As big a concern for Washington as the potential boost to the PLA's capabilities is what the whole affair says about the state of European-U.S. relations. Talk of lifting the embargo "puts our allies in a very awkward light," says the senior State Department official. Even taking at face value European assurances that the embargo would be only symbolic, says the official, "why would the EU see benefit in the symbolic change of policy . . . when it would cause such anxiety at the heart of arguably their most significant true partner in the national security arena?"
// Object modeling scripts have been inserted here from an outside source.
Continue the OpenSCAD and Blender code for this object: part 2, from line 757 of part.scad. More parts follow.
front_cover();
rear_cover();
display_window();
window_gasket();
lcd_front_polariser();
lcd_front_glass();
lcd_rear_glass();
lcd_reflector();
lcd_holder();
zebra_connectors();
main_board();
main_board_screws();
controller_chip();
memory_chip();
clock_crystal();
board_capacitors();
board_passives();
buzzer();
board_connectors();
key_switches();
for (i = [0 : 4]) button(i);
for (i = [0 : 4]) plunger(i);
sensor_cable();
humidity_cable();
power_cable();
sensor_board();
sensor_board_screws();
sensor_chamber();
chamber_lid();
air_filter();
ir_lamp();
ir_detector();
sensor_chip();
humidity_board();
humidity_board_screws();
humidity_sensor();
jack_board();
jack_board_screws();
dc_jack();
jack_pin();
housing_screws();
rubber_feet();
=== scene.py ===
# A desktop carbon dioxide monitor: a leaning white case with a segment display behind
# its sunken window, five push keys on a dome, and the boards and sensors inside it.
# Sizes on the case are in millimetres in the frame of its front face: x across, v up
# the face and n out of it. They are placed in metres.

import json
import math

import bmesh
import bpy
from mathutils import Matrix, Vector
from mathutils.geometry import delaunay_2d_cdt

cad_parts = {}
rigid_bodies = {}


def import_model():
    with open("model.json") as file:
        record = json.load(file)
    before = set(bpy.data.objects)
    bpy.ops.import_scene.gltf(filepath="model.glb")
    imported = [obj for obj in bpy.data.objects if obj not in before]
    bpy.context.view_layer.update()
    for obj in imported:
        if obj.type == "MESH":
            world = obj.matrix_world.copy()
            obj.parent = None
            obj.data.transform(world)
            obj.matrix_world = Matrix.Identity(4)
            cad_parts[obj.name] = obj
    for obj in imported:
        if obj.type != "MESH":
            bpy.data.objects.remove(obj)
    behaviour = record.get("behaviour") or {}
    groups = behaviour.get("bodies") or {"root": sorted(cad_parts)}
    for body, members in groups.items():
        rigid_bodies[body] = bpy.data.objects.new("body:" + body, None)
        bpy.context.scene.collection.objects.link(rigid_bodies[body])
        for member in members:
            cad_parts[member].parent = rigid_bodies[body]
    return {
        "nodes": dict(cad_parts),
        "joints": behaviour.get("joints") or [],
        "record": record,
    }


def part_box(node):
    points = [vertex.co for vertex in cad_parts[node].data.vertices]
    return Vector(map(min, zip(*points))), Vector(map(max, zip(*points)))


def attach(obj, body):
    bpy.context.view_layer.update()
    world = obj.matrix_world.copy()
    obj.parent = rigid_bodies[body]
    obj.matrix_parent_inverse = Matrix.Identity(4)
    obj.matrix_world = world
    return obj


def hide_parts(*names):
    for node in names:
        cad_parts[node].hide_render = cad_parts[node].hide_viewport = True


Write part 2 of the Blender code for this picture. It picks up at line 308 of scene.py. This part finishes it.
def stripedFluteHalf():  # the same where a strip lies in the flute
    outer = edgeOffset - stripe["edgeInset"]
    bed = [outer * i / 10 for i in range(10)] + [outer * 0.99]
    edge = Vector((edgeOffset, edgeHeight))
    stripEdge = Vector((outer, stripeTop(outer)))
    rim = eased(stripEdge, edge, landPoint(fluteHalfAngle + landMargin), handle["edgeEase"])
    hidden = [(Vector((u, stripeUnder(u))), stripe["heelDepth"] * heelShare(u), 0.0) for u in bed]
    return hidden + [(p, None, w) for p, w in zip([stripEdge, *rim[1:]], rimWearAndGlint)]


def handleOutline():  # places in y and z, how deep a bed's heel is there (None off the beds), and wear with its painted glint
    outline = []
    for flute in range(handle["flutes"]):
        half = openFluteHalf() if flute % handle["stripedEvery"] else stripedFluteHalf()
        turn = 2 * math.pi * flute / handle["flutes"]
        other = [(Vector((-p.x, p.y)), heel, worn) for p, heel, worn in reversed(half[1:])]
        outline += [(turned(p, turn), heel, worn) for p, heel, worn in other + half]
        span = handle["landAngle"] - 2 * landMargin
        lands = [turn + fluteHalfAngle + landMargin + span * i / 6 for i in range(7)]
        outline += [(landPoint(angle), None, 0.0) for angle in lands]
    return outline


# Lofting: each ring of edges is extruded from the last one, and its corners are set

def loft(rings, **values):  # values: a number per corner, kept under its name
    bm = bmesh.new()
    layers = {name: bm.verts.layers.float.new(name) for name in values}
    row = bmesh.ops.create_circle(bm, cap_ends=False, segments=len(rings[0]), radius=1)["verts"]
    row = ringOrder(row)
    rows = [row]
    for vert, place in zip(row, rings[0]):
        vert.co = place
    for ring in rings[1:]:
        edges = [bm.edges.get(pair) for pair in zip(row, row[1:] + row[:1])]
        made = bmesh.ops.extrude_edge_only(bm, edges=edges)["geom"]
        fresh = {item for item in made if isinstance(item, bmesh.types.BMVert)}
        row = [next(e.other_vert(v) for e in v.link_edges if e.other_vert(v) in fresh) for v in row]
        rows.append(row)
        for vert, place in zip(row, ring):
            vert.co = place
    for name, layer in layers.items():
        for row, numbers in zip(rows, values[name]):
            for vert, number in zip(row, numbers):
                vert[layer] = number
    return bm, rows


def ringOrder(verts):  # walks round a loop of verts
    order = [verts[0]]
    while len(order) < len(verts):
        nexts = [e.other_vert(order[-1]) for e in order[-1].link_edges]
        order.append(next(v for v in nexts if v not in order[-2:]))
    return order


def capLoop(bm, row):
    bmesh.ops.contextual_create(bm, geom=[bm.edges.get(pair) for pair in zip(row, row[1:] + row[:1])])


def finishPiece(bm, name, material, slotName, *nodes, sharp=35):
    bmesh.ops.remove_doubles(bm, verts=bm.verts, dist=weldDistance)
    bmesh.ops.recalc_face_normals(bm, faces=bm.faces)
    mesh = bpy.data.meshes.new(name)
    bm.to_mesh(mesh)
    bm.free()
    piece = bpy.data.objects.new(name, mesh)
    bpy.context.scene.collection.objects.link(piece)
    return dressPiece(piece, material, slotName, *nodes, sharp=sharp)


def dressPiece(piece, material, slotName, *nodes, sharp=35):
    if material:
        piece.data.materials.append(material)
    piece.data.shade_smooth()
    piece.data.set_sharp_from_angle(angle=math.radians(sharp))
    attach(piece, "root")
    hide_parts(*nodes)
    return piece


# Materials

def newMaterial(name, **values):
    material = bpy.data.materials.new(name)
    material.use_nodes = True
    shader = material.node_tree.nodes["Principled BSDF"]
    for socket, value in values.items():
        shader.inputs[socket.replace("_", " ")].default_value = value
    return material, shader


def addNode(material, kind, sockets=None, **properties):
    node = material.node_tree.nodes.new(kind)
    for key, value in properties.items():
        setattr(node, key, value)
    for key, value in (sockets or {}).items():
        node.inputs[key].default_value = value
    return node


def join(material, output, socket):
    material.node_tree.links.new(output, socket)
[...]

Michael Yahuda, an emeritus professor at the London School of Economics who is currently a visiting scholar in the U.S., blames the tensions in part on poor communication between the U.S. and the EU about their respective interests in Asia. The Americans have not held consistent discussions on this issue with the Europeans, he says, and not at "any significant level." Meanwhile, "the Europeans have obviously been very busy in all sorts of relations with the Chinese, which they also don't discuss very much with the Americans."

Now, after months of American "threat briefings" for European governments, aimed at conveying exactly what the U.S. considers to be at stake in the arms embargo decision, and after months of European explanations to Washington about how the embargo inhibits the burgeoning EU-China relationship, Asia is, at least, firmly part of the transatlantic dialogue.